原料にこだわっているだけあり、濃厚なのに、軽い。そして、味わいはシンプルそのものです。今やさまざまな趣向を凝らしたモンブランにお目にかかれますが、このシンプルな味は、やっぱりたまに戻ってきたくなるものです。
常時20種類以上!「推しケーキ」を探してみよう
夢のような長いショーケースには、常時20種類以上の美しいケーキが並びます。人気のものは夕方には売り切れてしまうというから、早めに訪れたいですね。開店と同時に取材をスタートしましたが、すでに目当てのものを買いにお客さんが訪れている姿が見られました。
モンブラン以外のケーキにも注目です。こちらは生クリームとカスタードをブレンドしたクリームの上に、こんもりと渋皮マロンペーストがのっている「渋皮マロン」。モンブランと同じく栗を使っているので味わいが似ている?と思い食べ比べてみると、まったく別物。

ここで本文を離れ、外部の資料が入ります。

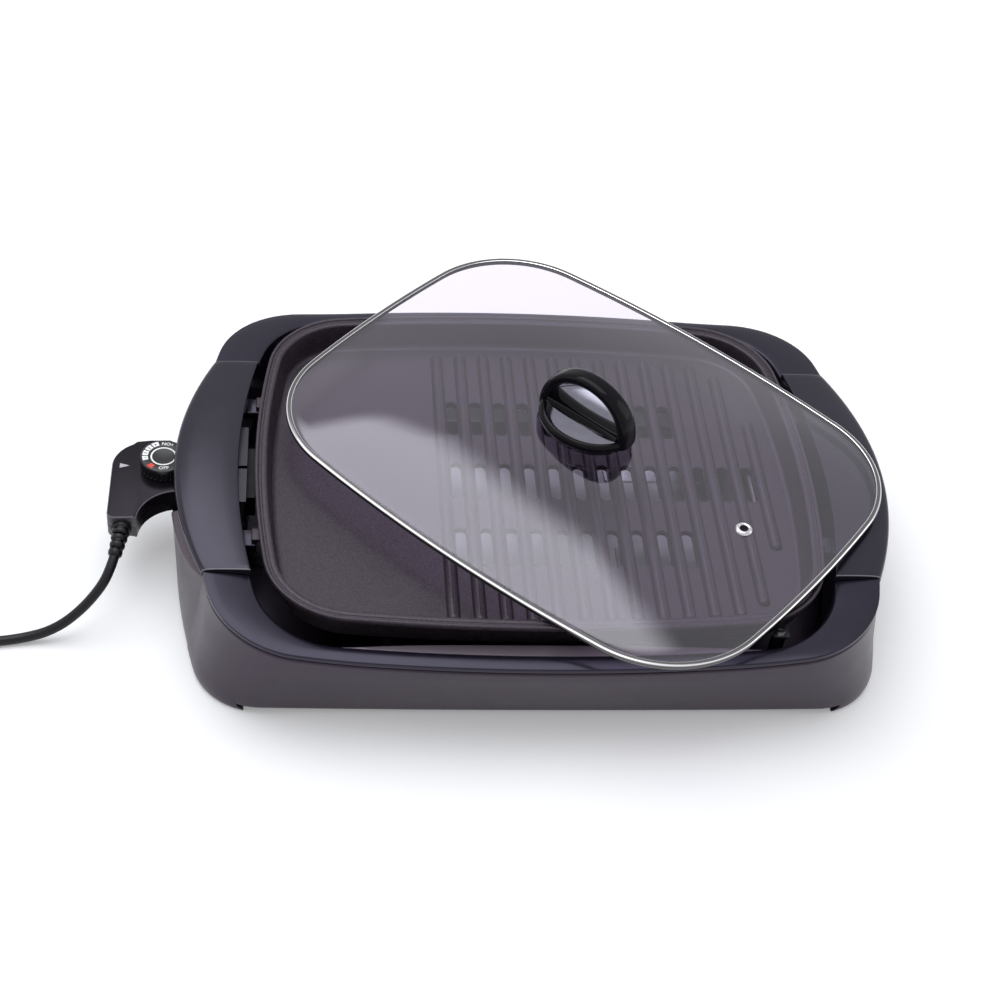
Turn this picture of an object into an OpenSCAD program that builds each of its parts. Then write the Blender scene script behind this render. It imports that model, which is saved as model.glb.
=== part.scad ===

渋皮をそのままに残しているので渋みがありつつも、クリーム感もたっぷり感じられる満足な甘さと濃厚な風味。モンブランと食べ比べてみると、こちらのほうがより栗の風味を強く感じるような気がしました。使っている栗の種類も違うということなので、ぜひ食べ比べてみては。
こちらもおすすめという、ココアのバター生地に濃厚ガナッシュをサンドしたチョコレートケーキ「ショコラ」。ほろ苦い味わいで、ビターな風味が好きな人におすすめだそうです。かわいらしい丸型チョコレートに金粉がキラキラと光っているのも、心躍ります。
こうして3つのケーキをテーブルに並べると、なんて幸せな光景。現在はテイクアウトのみなので、自宅で好きなドリンクと一緒にお気に入りの器にのせて味わう……なんて楽しみ方もいいですね。
いろいろ気になるケーキがありましたが、こちらの「浜町ちーず」もひときわ目立っていました。しっとりとしてコクのあるチーズの風味が感じられる、小判型のスフレチーズケーキです。クリームチーズの酸味がさわやかで、ワインやブランデーにも合いそう。
焼き菓子も豊富に揃っているので、おもたせにも重宝します。箱に入れてリボンをかけてくれるのも、どこか懐かしい感じがして手渡す方もいただく方もうれしいですね。店頭にてスタッフさんに伝えると、1000円くらいから好みの内容で詰め合わせすることもできますよ。
最近ではネット販売も始めたという「東京洋菓子倶楽部」。「モンブラン」や「浜町ちーず」もオンラインで買えて便利ではありますが、昭和からそのまま続く雰囲気の中でケーキを選ぶ特別な時間は、お店でしか味わえません。人形町さんぽも兼ねて、ぜひ足を運びたいお店です。